All 32 big U.S. banks pass Fed stress test
All 32 largest U.S. banks passed the Fed’s stress test modeling 10% unemployment, 39% commercial real estate decline, 30% home-price drop and $708 billion in losses; results will not change capital rules until 2027.
The Federal Reserve released results on June 24 showing all 32 of the largest U.S. banks passed its annual stress test. The exercise used a severe recession scenario that assumed unemployment rising to 10%, commercial real estate prices falling 39%, home prices down 30% and roughly $708 billion in losses across the group.
The scenario assumed unemployment climbing from 5.5% to a 10% peak, steep market volatility, and for banks with large trading operations a global market shock plus a sudden default by their largest counterparty. The Fed’s modeled loss breakdown included about $200 billion in credit card losses, roughly $160 billion on commercial and industrial loans and about $75 billion tied to commercial real estate. Modeled losses rose from about $550 billion a year earlier after coverage expanded from 22 banks in 2025 to 32 this year.

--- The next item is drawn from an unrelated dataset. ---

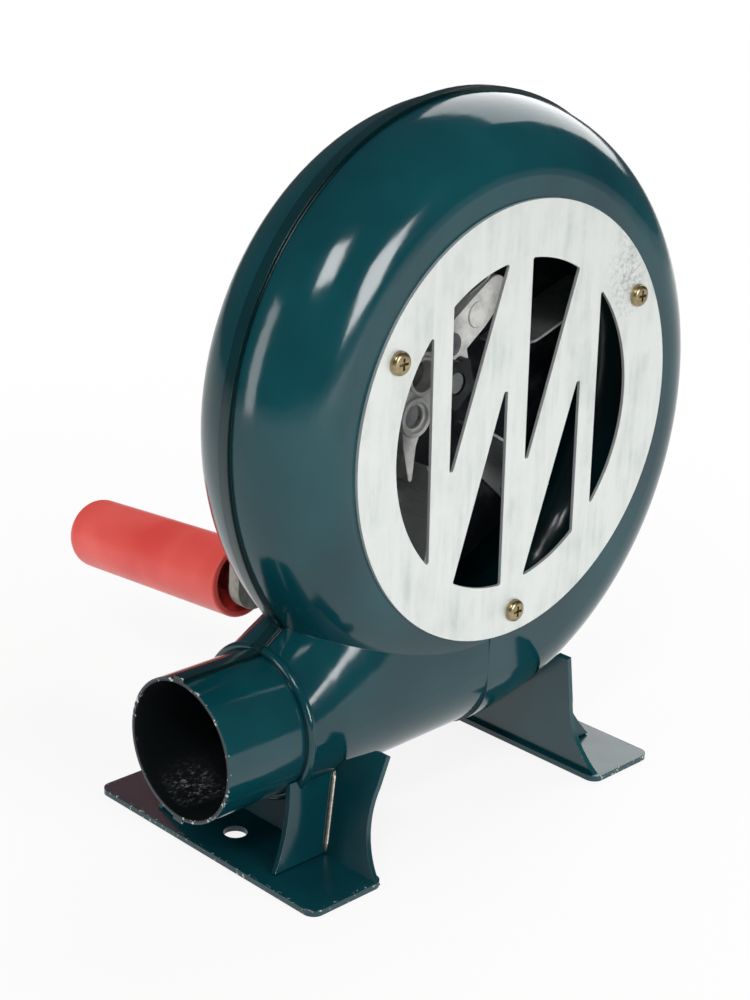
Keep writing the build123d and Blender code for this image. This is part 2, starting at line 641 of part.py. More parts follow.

After those shocks, the group’s common equity tier 1 ratio fell by 1.6 percentage points but remained above regulatory minimums. The Federal Reserve froze stress capital buffer requirements in February while it updates the models underlying the buffer. Because of that freeze, the 2026 stress-test results will not change how much capital the tested banks are required to hold until the freeze ends in 2027.
Under normal rules, a strong stress-test result can give a bank more room for dividends and share buybacks, while a weak result would reduce that room. Analysts at KBW noted that Morgan Stanley, Citigroup, Citizens Financial and KeyCorp would have experienced the largest hits to their stress capital buffers if this year’s scores had been used to set requirements.
The stress test was created after the 2008 financial crisis under the Dodd‑Frank Act to assess whether large banks could survive severe downturns without taxpayer-funded rescues. A 2018 regulatory change raised the asset threshold for the strictest supervision from $50 billion to $250 billion; that change was cited in post-mortems of mid-sized bank failures that began in 2023.
The 2026 scenario placed particular emphasis on commercial real estate and a higher-for-longer interest rate path. The Fed’s modeling showed how rising unemployment, falling property values and market stress can interact: more job losses produce more loan defaults, lower property values increase losses on real estate lending, and market sell-offs can remove trading revenue that might otherwise cushion losses.
Investors monitor stress-test outcomes for their implications for credit availability and bank valuations. Spot Bitcoin exchange-traded funds recorded $3.4 billion in outflows in one week in early June; many institutional investors hold both bank stocks and these ETFs.
Federal Reserve Vice Chair for Supervision Michelle Bowman described the outcomes as demonstrating that ‘the banking system is resilient.’